The Siege of Salt Cove

(Critical Survey of Contemporary Fiction)

In a work reminiscent of Thornton Wilder’s Our Town (1938) and Edgar Lee Masters’ Spoon River Anthology (1915), Anthony Weller lets his characters tell the story of a confrontation between the residents of Salt Cove, Massachusetts, and the state bureaucrats who plan to replace the Cove’s quaint wooden bridge with a modern concrete and steel monstrosity. The many voices in The Siege of Salt Cove create the world of a small coastal town on Cape Sarah north of Boston. Full of local gossip and mistrustful curiosity about summer people and new residents, including Toby Auberon and Scott Mahren, they eventually lead the protest against the Commonwealth’s encroachments. Arranging their narratives is the seventy-two-year-old Jessica Stoddard, a life-long Salt Cove resident, self- appointed chronicler of the siege.

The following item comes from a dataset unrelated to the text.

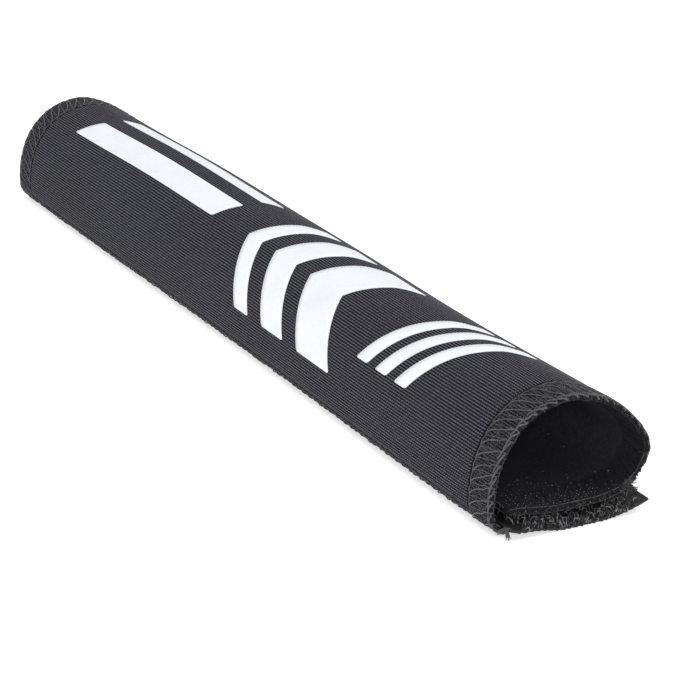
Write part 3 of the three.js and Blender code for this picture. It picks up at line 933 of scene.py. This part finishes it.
def loose_threads():
    """Frayed tails at the hook tape's cut corner, fuzz on the lip, and a tag where the thread ends."""
    tail = on_tape(-2.8, HOOK_TAPE_WIDTH - 0.3, 0.1) + [0, 0.6, 0.2]
    lip = on_roll(-0.1, 63.6, 0.6)
    tag = np.array([-0.1, -10.2, 4.5])
    # Each tuft's place, aim, spread, count, length, radius and curl.
    pale = [
        tuft(tail, (0.15, 1.0, -0.15), 0.06, 14, 2.1, 0.11, 0.08),
        tuft(tail, (-0.6, 0.25, -0.7), 0.05, 12, 1.9, 0.11, 0.06),
        tuft(lip + [0, 0.6, -0.2], (-0.3, -0.5, 0.1), 0.45, 50, 0.8, 0.045, 0.9),
        tuft(lip + [0, 1.4, -0.7], (-0.4, -0.4, 0.1), 0.5, 24, 0.8, 0.045, 0.9),
    ]
    # The tag takes the darker thread: partly darker thread, partly painted shade.
    dark = tuft(tag, (-0.4, -0.84, -0.34), 0.02, 18, 3.1, 0.15, 0.04)
    return [dressed(mesh_piece("loose_threads", *joined(pale)), "thread", THREAD),
            dressed(mesh_piece("thread_tag", *dark), "thread", SHADED_DARK_THREAD)]


def fuzz(edge_name, length, count):
    """Short fibres that lie over a seam's outer face."""
    along, w = rng.uniform(2, length - 2, count), rng.uniform(-0.6, NEEDLE - 0.2, count)
    start = np.stack([along, w, np.zeros(count)], axis=1)[:, None]
    steps = rng.normal(0, 1, (count, 4, 3)) * [0.22, 0.22, 0.05] + [0, 0, 0.03]
    drift = rng.normal(0, 1, (count, 1, 3)) * [0.2, 0.2, 0.0]
    knots = np.concatenate([start, start + np.cumsum(steps + drift, axis=1)], axis=1)
    knots[..., 2] = np.clip(knots[..., 2], 0.0, 0.22)
    lines = np.stack([smooth_line(one, 2) for one in knots])
    fibres = seam_tubes(edge_name, lines[..., 0], lines[..., 1], lines[..., 2], FUZZ_RADIUS, 3)
    return dressed(mesh_piece("fuzz_" + edge_name, *fibres), "thread", THREAD)


def inner_knots():
    """Knots of the inner thread, made pale as a painted highlight where they catch the light on the flap's
    inner face, and a few specks of lint.
    """
    x, s = np.meshgrid(np.arange(0.7, 11, 0.85), np.arange(KNOTS_FROM, GIRTH - 1, 0.70))
    x, s = (x + rng.normal(0, 0.14, x.shape)).ravel(), (s + rng.normal(0, 0.10, s.shape)).ravel()
    likely = 0.8 * np.clip((s - KNOTS_FROM) / 9, 0, 1) * np.exp(-(x / 6.0) ** 2)
    keep = rng.random(len(x)) < likely
    x, s = np.concatenate([np.stack([x[keep], s[keep]], axis=1), LINT_PLACES]).T
    count = len(x)
    depth = SHEET_THICKNESS - inner_press(edge_distance(x, s))
    roots = on_roll(x, s, depth)
    inwards = on_roll(x, s, depth + 1) - roots
    thick = np.where(np.arange(count) < count - len(LINT_PLACES), KNOT_RADIUS, LINT_RADIUS)[:, None]
    turn = rng.normal(0, 1, (count, 3))
    t = np.linspace(0, 1, 4)[None, :, None]
    paths = roots[:, None] + inwards[:, None] * 0.03 + 0.16 * (inwards * 0.4 + turn * 0.5)[:, None] * t
    ups = np.broadcast_to((np.cross(inwards, turn) + 0.01)[:, None], paths.shape)
    return dressed(mesh_piece("inner_knots", *tubes(paths, ups, thick, 4)), "thread", LINT_AND_KNOT_HIGHLIGHTS)


# The print

def print_field(kind, number, along, length, low, high):
    """A field of ink on the outer face, with its corners slightly rounded."""
    v = np.linspace(low, high, int((high - low) / RIB_PITCH * POINTS_TO_A_RIB))
    into_corner = PRINT_CORNER - np.minimum(np.minimum(v - low, high - v), PRINT_CORNER)
    inset = PRINT_CORNER - np.sqrt(np.clip(PRINT_CORNER ** 2 - into_corner ** 2, 0, None))
    if kind == "chevron":
        lean = -PRINT_LEAN * np.abs(v - (low + high) / 2)
    else:
        lean = PRINT_LEAN * (v - low)
    share = np.linspace(0, 1, max(4, int(length / 1.2)))
    x_grid = (along + lean + inset)[:, None] + share * (length - 2 * inset)[:, None]
    s_grid = np.broadcast_to((CROWN - v)[:, None], x_grid.shape)
    rib = 0.35 * RIB_RISE * np.cos(2 * math.pi * s_grid / RIB_PITCH)
    upper = on_roll(x_grid, s_grid, -RIB_RISE - PRINT_FILM - rib)
    lower = on_roll(x_grid, s_grid, -LAID_OVER)
    uv = np.stack([x_grid, s_grid], axis=-1) * MM
    obj = mesh_piece(f"ink_{kind}_{number}", *two_faced(upper, lower, uv, turned=True))
    return dressed(obj, "ink", INK, nodes=[f"print_{kind}_{number}"])


def printed_fields():
    """Every bar and every chevron."""
    return [print_field(kind, number, *field)
            for kind, fields in (("bar", BARS), ("chevron", CHEVRONS))
            for number, field in enumerate(fields, 1)]


# Camera, floor and light

def camera():
    """The photo's camera."""
    data = bpy.data.cameras.new("camera")
    data.sensor_width = SENSOR
    data.lens = FOCAL_PIXELS / PHOTO_PIXELS * SENSOR
    data.clip_start, data.clip_end = 0.01, 20
    obj = in_scene("camera", data)
    obj.location = Vector((np.array(CAMERA_PLACE) + PLACE) * MM)
    aim, up = Vector(CAMERA_AIM), Vector(CAMERA_UP)
    obj.rotation_euler = Matrix((aim.cross(up), up, -aim)).transposed().to_euler()
    bpy.context.scene.camera = obj


def floor():
    """A white floor that glows a little, so that it stays as white as the photo's."""
    mesh = bpy.data.meshes.new("floor")
    corners = [(x * FLOOR_REACH, y * FLOOR_REACH, 0) for x, y in ((-1, -1), (1, -1), (1, 1), (-1, 1))]
    mesh.from_pydata(corners, [], [(0, 1, 2, 3)])
    material, _ = new_material(
        "floor", Base_Color=(0.8, 0.8, 0.8, 1), Roughness=0.9, Specular_IOR_Level=0.1,
        Emission_Color=(1, 1, 1, 1), Emission_Strength=0.55)
    mesh.materials.append(material)
    in_scene("floor", mesh)


def area_light(name, place, aim, size, power):
    """A round soft light at a place, aimed at another, in metres and watts."""
    data = bpy.data.lights.new(name, "AREA")
    data.shape, data.size, data.energy = "DISK", size, power
    obj = in_scene(name, data)
    obj.location = place
    obj.rotation_euler = (Vector(aim) - Vector(place)).to_track_quat("-Z", "Y").to_euler()


def lights():
    """A white world that lights surfaces less than it looks, and three soft lights."""
    world = bpy.data.worlds.new("studio")
    bpy.context.scene.world = world
    world.use_nodes = True
    tree = Tree(world.node_tree)
    background = tree.nodes["Background"].inputs
    background["Color"].default_value = (1, 1, 1, 1)
    ray = tree.nodes.new("ShaderNodeLightPath").outputs
    seen = tree.math("MAXIMUM", ray["Is Glossy Ray"], ray["Is Transmission Ray"])
    seen = tree.math("MAXIMUM", ray["Is Camera Ray"], seen)
    strength = tree.math("MULTIPLY_ADD", seen, 1 - WORLD_LIGHT, WORLD_LIGHT)
    tree.feed(background["Strength"], strength)
    front = (np.array(CAMERA_PLACE) + PLACE) * MM - FRONT_LIGHT_BACK * np.array(CAMERA_AIM)
    area_light("top_softbox", (0.1, 0.35, 1.1), aim=(0, 0, 0), size=0.9, power=5.5)
    area_light("front_fill", front, aim=NEAR_MIDDLE, size=0.3, power=5.0)
    area_light("side_fill", (-0.3, -0.5, 0.6), aim=NEAR_MIDDLE, size=0.3, power=1.5)


camera()
floor()
lights()
sheet = neoprene_sheet()
# The hook edge's seam lies low by the floor and takes the darker thread, partly painted shade.
seams = [*overlock("near_end", GIRTH, UNDER_FLAP), *overlock("far_end", GIRTH, UNDER_FLAP),
         *overlock("hook_edge", SHEET_LENGTH, None, SHADED_DARK_THREAD, 2.4), *overlock("flap_edge", SHEET_LENGTH)]
tape, tape_hooks, loops, rows = hook_tape(), hooks(), loop_tape(), sewn_rows()
ink = printed_fields()
ends = [*loose_threads(), fuzz("near_end", GIRTH, 900), fuzz("far_end", GIRTH, 400), inner_knots()]

bpy.context.scene.view_settings.view_transform = "Standard"
bpy.context.view_layer.update()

Jessica’s storytelling work is entertaining and self-conscious as she collates, and perhaps invents, statements to tell the story of resistance to governmental incursion that masked a nearby land-grab and the plan to use Salt Cove’s proposed new bridge as an easier access to new housing developments further along the Cape.

Told with abundant humor, the story of how Toby, a drop-out lawyer, galvanized the townspeople to secede from the United States, resisted the armed invasion by the National Guard, disarmed explosives set under the bridge, and ferreted out the machinations of the Lieutenant Governor is compellingly artful. The locals and the outlanders, eccentrics all, have their quirks, foibles, and tricks of speech on parade in their memoirs of the Cove’s rebellion and the state’s mindless response.

In this inventive work Weller reveals himself as a master of localisms, creating many different character voices and often hilarious turns of phrase, from the lyrical to the mundane.